Kehancuran tidak hanya mencakup bangunan saja, tetapi juga jaringan komunikasi dan listrik. Hal ini membuat prospek peralihan ke pendidikan online tidak mungkin dilakukan dalam waktu dekat.
2. Anak-anak di Gaza bingung dengan masa depan mereka
Liliane Nihad, remaja berusia 18 tahun yang mengungsi ke Khan Yunis dari Kota Gaza, mengatakan bahwa dia dan teman-temannya telah menunggu bertahun-tahun untuk mengikuti ujian kelulusan dan masuk universitas, namun harapan itu sirna akibat perang.
Nihad berharap dapat belajar bahasa Inggris dan mendapatkan gelar doktor.
“Saya berharap penyeberangan itu dibuka agar saya dapat melakukan perjalanan guna menyelesaikan pendidikan saya dan tidak menyia-nyiakan tahun-tahun saya, karena saya masih muda dan ingin mencapai ambisi saya," ujarnya.
Sejauh ini, mediasi telah gagal mengakhiri pertempuran, sehingga membuat generasi muda Gaza berada dalam ketidakpastian mengenai masa depan mereka. Untuk menunjukkan kemarahan mereka terhadap situasi tersebut, puluhan siswa dan guru mengadakan protes di lingkungan Al-Rimal Kota Gaza pada Sabtu.
Mereka meneriakkan "Kami menuntut hak kami untuk mengikuti ujian sekolah menengah" dan "Kami ingin buku, bukan bom”. Kursi-kursi kosong juga disusun sedemikian rupa untuk melambangkan para siswa yang tewas akibat perang.
3. Sekitar 8 ribu siswa dan 350 guru tewas di Gaza
Menurut Kementerian Pendidikan, sedikitnya 8 ribu anak usia sekolah dan 350 guru tewas di Gaza, dan lebih dari 12.500 siswa terluka.
Dilaporkan kantor berita Wafa, kementerian berencana menggelar sesi ujian khusus untuk siswa sekolah menengah setelah kondisi di Gaza memungkinkan dan kurikulum minimum yang diperlukan dapat diajarkan.

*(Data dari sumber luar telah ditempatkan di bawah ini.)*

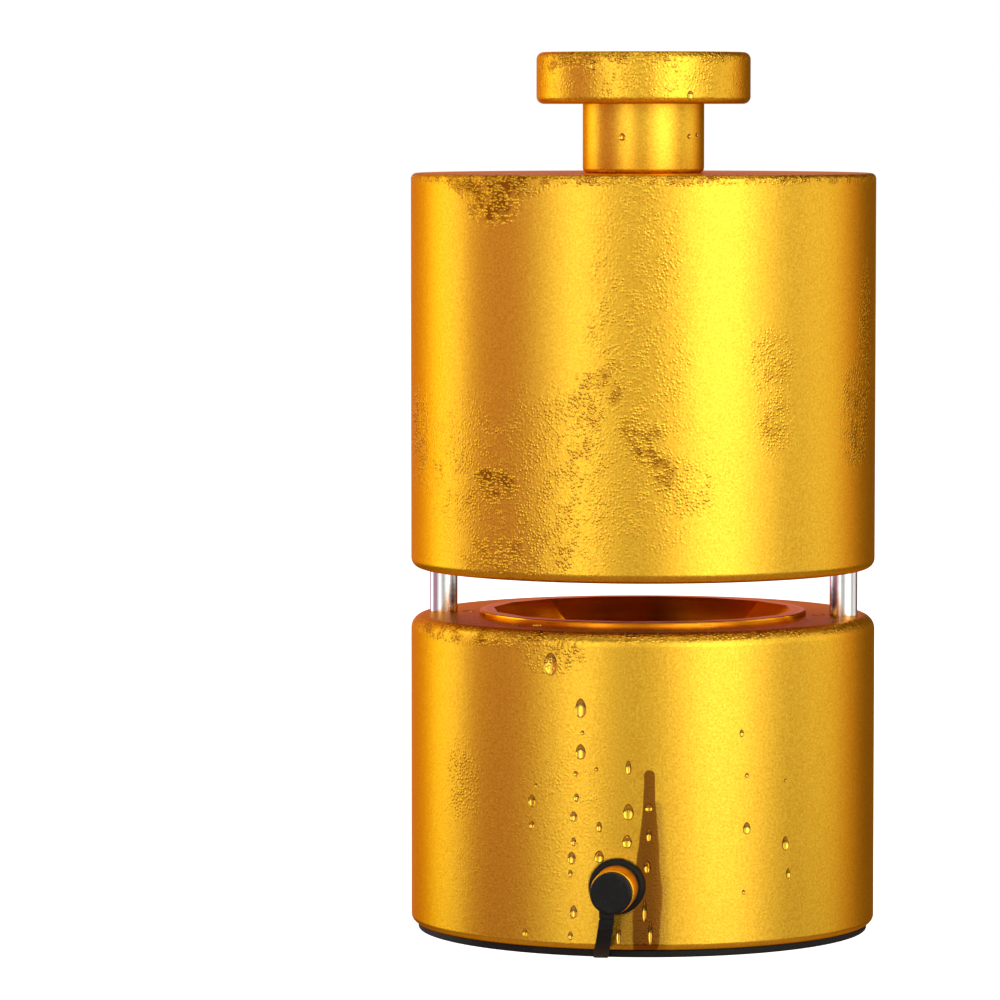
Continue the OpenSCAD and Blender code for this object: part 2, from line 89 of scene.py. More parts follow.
# The gem that the moulds are cut to: a brilliant cut, given ring by ring from its girdle. A ring is its
# distance from the girdle and the radii of its corners, at whole steps of the eight sides and half-way.
GEM_SIDES = 8
GEM_STEP = 360 / GEM_SIDES
GEM_R = 32.5 * MM
GIRDLE = (0, GEM_R, GEM_R)
TABLE_CORNER_R = 18 * MM
TABLE_EDGE_R = TABLE_CORNER_R * math.cos(math.radians(GEM_STEP / 2))
STAR_R = 24.565 * MM
STAR_RISE = 11.5 * MM
CROWN_RINGS = [
    (STAR_RISE, STAR_R * math.cos(math.radians(GEM_STEP / 2)), STAR_R),
    (17 * MM, TABLE_CORNER_R, TABLE_EDGE_R),
]
LOWER_HALF_R = 9.75 * MM
PAVILION_RINGS = [(-22.407 * MM, LOWER_HALF_R * math.cos(math.radians(GEM_STEP / 2)), LOWER_HALF_R)]
PAVILION_POINT = -31 * MM

PIN_R = 3 * MM
PIN_CIRCLE_R = 43.4 * MM
PIN_Z = 43 * MM
PIN_TOP_Z = 146 * MM
PIN_TIP = 1 * MM
PIN_HOLE_R = 3.02 * MM
GUIDE_BORE_R = 3.3 * MM
PINS = 2
GUIDE_TOP_Z = 157.2 * MM
BUSH_R = 4.05 * MM
BUSH_BORE_R = 3.05 * MM
BUSH_BEVEL = 0.2 * MM
BUSH_TOP_Z = 94.2 * MM

TANK_R = 40.5 * MM
TANK_TOP_Z = 28 * MM
FLOOR_BORE_R = 46.5 * MM
TANK_FLOOR_Z = 8.2 * MM
DRAIN_CIRCLE_R = 38.05 * MM
DRAIN_HOLE_R = 1.5 * MM
DRAIN_HOLES = 6
MOULD_SCREW_CIRCLE_R = 24 * MM
MOULD_SCREW_START = 30
MOULD_SCREWS = 3
MOULD_SCREW_HOLE_R = 2.25 * MM
MOULD_SCREW_THREAD_R = 2.05 * MM
MOULD_SCREW_TOP_Z = 43 * MM
FLOOR_SCREW_CIRCLE_R = 43.5 * MM
FLOOR_SCREW_START = 45
FLOOR_SCREWS = 4
FLOOR_SCREW_HOLE_R = 1.55 * MM
FLOOR_SCREW_TOP_Z = 17.2 * MM
DOWEL_HOLE_R = 1.52 * MM
DOWEL_CIRCLE_R = 24 * MM
DOWEL_TURN = 90
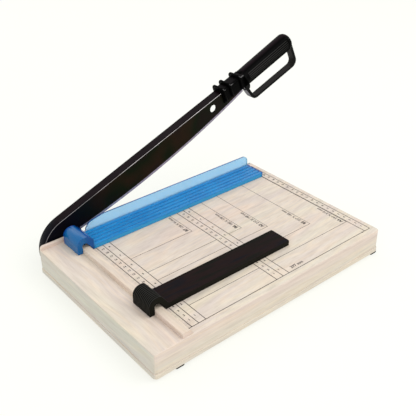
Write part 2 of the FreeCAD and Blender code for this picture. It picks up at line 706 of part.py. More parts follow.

Kementerian juga akan melakukan penilaian terhadap kerusakan pada lembaga pendidikan dan mengidentifikasi lokasi ruang kelas sementara. Berdasarkan estimasi awal, Gaza membutuhkan sedikitnya 4.500 ruang kelas tambahan, yang beroperasi dalam dua shift untuk mengakomodasi semua siswa.